The problem: Only one stretch of the data below should be repeated: the lines from the line containing "Continue the FreeCAD" through the line containing "for middle in MAGNET_ANGLES])", inclusive, exactly as they are.

** Begin Material **

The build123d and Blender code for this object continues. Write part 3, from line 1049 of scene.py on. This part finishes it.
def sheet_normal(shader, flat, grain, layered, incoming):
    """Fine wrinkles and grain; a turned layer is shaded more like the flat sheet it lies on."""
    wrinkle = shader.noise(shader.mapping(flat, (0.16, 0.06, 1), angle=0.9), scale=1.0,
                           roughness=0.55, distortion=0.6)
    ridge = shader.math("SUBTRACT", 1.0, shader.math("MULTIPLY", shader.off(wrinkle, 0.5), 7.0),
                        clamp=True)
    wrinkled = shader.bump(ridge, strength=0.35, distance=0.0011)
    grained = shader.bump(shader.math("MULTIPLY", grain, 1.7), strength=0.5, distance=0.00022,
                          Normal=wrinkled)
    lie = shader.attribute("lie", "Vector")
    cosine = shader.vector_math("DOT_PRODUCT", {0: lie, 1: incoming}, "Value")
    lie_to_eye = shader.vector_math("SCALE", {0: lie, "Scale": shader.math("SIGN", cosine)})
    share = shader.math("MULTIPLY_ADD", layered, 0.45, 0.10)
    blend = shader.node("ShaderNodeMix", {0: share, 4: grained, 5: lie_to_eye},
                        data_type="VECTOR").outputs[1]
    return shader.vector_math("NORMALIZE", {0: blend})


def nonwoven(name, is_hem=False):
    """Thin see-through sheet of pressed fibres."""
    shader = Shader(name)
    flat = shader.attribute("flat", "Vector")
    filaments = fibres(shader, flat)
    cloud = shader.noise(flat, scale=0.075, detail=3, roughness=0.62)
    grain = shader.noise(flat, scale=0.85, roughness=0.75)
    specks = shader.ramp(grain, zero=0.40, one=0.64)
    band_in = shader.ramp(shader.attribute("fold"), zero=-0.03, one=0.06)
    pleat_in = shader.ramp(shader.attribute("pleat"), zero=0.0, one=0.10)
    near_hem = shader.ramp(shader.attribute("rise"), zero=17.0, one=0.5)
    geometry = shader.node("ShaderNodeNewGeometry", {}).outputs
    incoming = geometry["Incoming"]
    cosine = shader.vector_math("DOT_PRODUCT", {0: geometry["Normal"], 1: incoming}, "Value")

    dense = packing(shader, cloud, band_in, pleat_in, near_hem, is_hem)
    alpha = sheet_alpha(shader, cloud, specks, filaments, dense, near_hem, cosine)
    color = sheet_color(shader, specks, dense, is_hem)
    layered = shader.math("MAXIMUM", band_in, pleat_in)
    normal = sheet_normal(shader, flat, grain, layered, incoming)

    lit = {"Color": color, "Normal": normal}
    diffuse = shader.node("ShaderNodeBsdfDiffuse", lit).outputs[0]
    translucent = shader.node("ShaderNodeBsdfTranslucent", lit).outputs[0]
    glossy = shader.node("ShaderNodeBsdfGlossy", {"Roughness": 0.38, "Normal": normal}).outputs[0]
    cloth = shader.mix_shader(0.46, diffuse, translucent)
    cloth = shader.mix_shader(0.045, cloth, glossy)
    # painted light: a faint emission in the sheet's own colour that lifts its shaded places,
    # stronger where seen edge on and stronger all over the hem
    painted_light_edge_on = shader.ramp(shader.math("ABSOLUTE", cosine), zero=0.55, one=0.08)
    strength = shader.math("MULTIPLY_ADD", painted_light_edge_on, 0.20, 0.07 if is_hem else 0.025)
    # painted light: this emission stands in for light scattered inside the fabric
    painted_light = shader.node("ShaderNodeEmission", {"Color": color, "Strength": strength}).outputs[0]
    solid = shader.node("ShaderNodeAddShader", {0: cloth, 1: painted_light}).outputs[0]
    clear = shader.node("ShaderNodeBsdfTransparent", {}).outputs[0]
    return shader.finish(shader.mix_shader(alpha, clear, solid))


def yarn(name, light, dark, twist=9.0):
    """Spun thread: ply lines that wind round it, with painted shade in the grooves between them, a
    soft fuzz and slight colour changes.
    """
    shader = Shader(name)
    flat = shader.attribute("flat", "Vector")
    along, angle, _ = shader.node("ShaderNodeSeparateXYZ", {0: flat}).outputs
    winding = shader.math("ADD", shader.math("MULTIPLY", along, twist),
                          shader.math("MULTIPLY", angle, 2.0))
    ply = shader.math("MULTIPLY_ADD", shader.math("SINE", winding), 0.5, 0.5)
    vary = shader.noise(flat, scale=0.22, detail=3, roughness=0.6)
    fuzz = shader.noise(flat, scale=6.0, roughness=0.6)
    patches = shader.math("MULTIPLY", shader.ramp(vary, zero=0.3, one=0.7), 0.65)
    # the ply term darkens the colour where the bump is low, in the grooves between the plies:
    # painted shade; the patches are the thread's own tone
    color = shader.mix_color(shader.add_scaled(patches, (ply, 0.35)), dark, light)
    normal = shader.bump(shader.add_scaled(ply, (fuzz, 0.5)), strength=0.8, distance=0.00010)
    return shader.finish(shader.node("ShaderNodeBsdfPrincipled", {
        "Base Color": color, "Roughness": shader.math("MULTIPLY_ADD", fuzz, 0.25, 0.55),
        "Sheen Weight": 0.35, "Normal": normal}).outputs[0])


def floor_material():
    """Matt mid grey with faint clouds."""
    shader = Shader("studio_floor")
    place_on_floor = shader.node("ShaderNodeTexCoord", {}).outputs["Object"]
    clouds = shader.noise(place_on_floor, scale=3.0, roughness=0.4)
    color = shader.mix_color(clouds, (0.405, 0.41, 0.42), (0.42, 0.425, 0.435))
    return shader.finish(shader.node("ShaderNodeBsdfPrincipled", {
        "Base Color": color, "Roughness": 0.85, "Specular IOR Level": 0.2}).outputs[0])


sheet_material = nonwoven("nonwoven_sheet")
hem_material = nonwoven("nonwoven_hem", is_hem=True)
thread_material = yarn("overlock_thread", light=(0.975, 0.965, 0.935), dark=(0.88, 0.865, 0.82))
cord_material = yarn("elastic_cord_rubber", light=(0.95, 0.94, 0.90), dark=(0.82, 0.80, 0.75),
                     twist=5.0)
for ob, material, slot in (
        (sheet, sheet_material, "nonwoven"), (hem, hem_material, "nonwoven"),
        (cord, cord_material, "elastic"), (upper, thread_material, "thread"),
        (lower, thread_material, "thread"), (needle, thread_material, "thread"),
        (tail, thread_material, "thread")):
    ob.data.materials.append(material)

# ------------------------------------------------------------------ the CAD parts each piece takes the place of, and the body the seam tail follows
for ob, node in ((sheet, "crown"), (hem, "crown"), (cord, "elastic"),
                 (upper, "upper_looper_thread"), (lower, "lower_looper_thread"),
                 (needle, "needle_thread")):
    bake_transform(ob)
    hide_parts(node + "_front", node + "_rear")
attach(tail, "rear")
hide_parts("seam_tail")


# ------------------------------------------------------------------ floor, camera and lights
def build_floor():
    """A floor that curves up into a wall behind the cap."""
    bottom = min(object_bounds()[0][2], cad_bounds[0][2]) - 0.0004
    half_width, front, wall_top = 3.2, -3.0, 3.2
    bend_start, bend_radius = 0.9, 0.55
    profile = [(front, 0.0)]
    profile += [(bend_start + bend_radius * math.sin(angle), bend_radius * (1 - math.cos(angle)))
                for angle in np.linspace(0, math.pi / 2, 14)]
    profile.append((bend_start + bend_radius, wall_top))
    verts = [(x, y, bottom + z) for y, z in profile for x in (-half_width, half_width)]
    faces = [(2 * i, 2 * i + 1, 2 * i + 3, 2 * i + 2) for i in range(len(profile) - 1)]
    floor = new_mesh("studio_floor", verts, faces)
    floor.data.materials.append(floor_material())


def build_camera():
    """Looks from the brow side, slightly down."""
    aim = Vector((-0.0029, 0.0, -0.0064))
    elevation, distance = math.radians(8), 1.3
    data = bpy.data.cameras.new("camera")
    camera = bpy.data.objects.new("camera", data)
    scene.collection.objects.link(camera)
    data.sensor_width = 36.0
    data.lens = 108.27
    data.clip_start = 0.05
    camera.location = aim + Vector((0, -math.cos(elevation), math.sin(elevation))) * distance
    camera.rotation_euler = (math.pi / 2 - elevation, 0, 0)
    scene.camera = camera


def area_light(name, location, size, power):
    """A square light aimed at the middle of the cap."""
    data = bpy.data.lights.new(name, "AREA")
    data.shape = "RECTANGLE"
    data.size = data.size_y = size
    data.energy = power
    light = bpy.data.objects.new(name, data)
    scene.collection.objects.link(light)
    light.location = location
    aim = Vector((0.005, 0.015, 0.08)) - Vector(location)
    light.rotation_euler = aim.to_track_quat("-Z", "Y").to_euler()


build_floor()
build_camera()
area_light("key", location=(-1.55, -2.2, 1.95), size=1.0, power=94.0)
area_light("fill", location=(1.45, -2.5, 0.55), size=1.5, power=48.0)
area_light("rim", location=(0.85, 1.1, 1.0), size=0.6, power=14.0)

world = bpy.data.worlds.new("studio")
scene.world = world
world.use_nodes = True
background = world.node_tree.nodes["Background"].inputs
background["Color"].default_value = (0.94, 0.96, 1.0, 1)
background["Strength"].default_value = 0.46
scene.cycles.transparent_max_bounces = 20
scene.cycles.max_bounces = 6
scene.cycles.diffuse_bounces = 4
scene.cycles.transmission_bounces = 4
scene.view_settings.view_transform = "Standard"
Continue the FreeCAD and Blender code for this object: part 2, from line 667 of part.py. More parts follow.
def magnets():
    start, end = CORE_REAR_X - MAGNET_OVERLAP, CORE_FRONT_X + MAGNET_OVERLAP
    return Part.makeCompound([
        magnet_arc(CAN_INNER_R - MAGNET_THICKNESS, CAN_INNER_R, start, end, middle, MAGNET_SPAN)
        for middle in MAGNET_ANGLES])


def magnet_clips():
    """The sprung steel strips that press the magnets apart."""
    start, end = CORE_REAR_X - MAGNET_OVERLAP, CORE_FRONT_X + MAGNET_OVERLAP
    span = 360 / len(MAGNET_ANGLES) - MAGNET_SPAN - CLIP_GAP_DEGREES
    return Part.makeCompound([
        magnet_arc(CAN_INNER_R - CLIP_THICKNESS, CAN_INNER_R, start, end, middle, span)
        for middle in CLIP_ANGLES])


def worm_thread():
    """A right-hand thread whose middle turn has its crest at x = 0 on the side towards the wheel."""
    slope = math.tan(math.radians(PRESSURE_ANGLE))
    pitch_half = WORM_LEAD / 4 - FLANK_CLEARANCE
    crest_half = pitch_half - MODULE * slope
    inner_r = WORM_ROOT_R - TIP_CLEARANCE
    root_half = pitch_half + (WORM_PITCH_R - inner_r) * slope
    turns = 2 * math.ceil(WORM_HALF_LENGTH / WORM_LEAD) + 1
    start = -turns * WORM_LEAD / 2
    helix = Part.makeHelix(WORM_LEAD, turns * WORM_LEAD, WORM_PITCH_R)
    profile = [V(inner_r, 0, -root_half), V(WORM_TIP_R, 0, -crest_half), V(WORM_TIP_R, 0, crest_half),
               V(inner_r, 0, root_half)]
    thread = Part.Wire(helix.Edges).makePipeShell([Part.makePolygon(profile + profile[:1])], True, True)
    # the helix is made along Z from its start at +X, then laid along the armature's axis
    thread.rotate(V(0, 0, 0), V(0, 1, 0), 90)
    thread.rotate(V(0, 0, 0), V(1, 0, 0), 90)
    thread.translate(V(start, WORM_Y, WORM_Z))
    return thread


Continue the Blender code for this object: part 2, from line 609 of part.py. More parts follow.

** End Material **

Complete output:
Continue the FreeCAD and Blender code for this object: part 2, from line 667 of part.py. More parts follow.
def magnets():
    start, end = CORE_REAR_X - MAGNET_OVERLAP, CORE_FRONT_X + MAGNET_OVERLAP
    return Part.makeCompound([
        magnet_arc(CAN_INNER_R - MAGNET_THICKNESS, CAN_INNER_R, start, end, middle, MAGNET_SPAN)
        for middle in MAGNET_ANGLES])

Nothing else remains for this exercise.